Today marks the ninety-sixth anniversary of the end of the First World War. For the Great War generation, Armistice Day was a yearly reminder of the war’s lasting significance for both nations and their people. Though people reflected upon the war in greatly contested ways, nearly all remembered the significance of the war on their lives.
As I was thinking about Armistice Day 2014, I had a look at some letters from Lt. Colonel Hugh J.C. Peirs, D.S.O. Peirs was the commanding officer of the 8th Battalion Queen’s West Surrey Regiment (BEF) and had survived fighting on the western front from September 1915 until the ending of the war. Peirs was a veteran commander: he survived wounds in the line of fire, witnessed many friends and comrades killed, and had been decorated for his heroism. His battalion was, by 1918, both battle-hardened and trench-weary.
Lt. Colonel H.J.C. Peirs, D.S.O. Photo courtesy of Dracopoli/Zorich Family and Special Collections, Musselman Library, Gettysburg College.
In early November 1918, Peirs, like many other officers, suspected that it was only a matter of time before the war ended. The abdication of the Kaiser was announced to his battalion on November 9 and word of the Armistice reached him two days later, announcing in military language that ‘defensive precautions will be maintained’ and that there would be no fraternization with the enemy.
When word of the Armistice came, Peirs’s battalion was behind the front lines in an area crowded with war refugees. The scene of weary soldiers, war detritus, material (and human) destruction, and desperate crowds of civilian refugees, would hardly have been an environment in which a victory celebration was possible or appropriate.
Peirs wrote his father on November 11. Rather than waxing meaningfully on the war’s ending he wrote simply:
‘So that’s that.’
He did not elaborate further on the moment’s significance. Instead, Peirs wrote of how difficult he expected it would be to keep the men occupied until they could be demobilized. He described his men’s weariness in a casual, but poignant, reference that ‘they never hope to touch a rifle again.’ He then asked his father to mail him some books so he could brush up on subjects such as Constitutional history and the mechanics of steam and petrol engines so he could give the men lectures to keep them occupied (and presumably out of trouble with the locals).
The day’s significance was not lost on Peirs – he saved his Armistice documents in his papers – but he was not reveling of his feelings either. He was not celebrating a gallant victory, but instead, showed a genuine concern for his men, for maintaining order, and a personal hope to get home as soon as possible. He was the consummate regimental officer – paternalistic, unsentimental, and pragmatic – character traits that had no doubt helped to keep him and his men alive for three years on the Western Front.

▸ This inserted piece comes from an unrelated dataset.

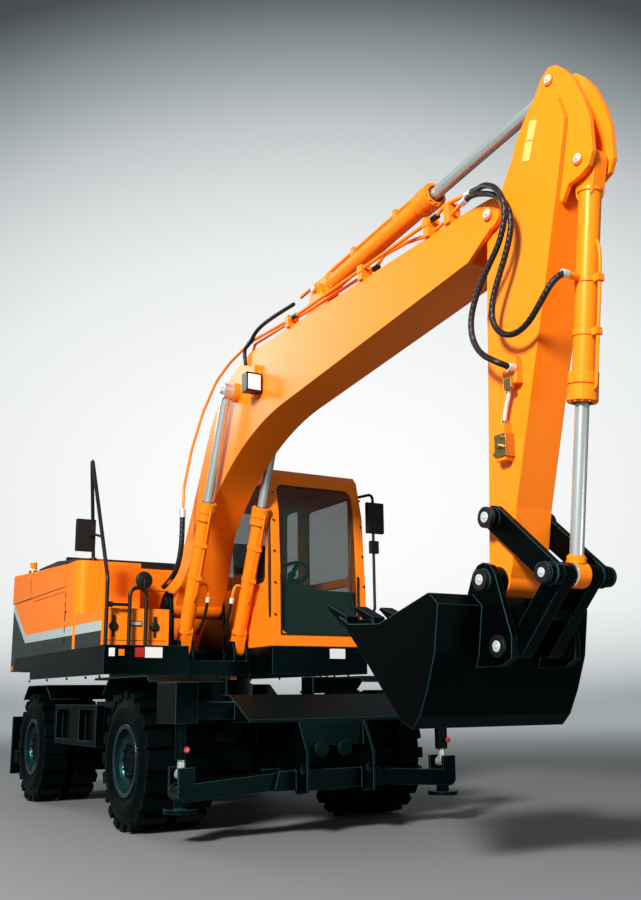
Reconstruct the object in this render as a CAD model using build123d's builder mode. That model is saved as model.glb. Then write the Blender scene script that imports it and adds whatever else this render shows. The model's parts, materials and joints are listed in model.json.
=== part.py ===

As historians we sometimes look for things that fit out prescribed way of thinking. When I turned to Peirs’s papers for this post, I was hoping for a detailed reflection on the war’s ending. Peirs was an elegant wartime writer – lively and humorous, but also, reflective and caring. I was hoping he would respond, to some degree, like a war memoirist would, putting the events of the time into wider perspective.
Peirs instantly washed away my prescriptive pretentions. ‘So that’s that,’ conveyed something much more significant in its simplicity; laconic resignation towards an event which had been anticipated and one he hoped for years would happen, but that was horrifically difficult to make possible. Such was his honest reflection after years of attrition; such is its legacy today. To Peirs the war’s ending was exactly that – an ending.
Sources:
Letters of Lt. Col. H.J.C. Peirs, D.S.O., courtesy of the Dracopili/Zorich Family and Special Collections, Musselman Library, Gettysburg College.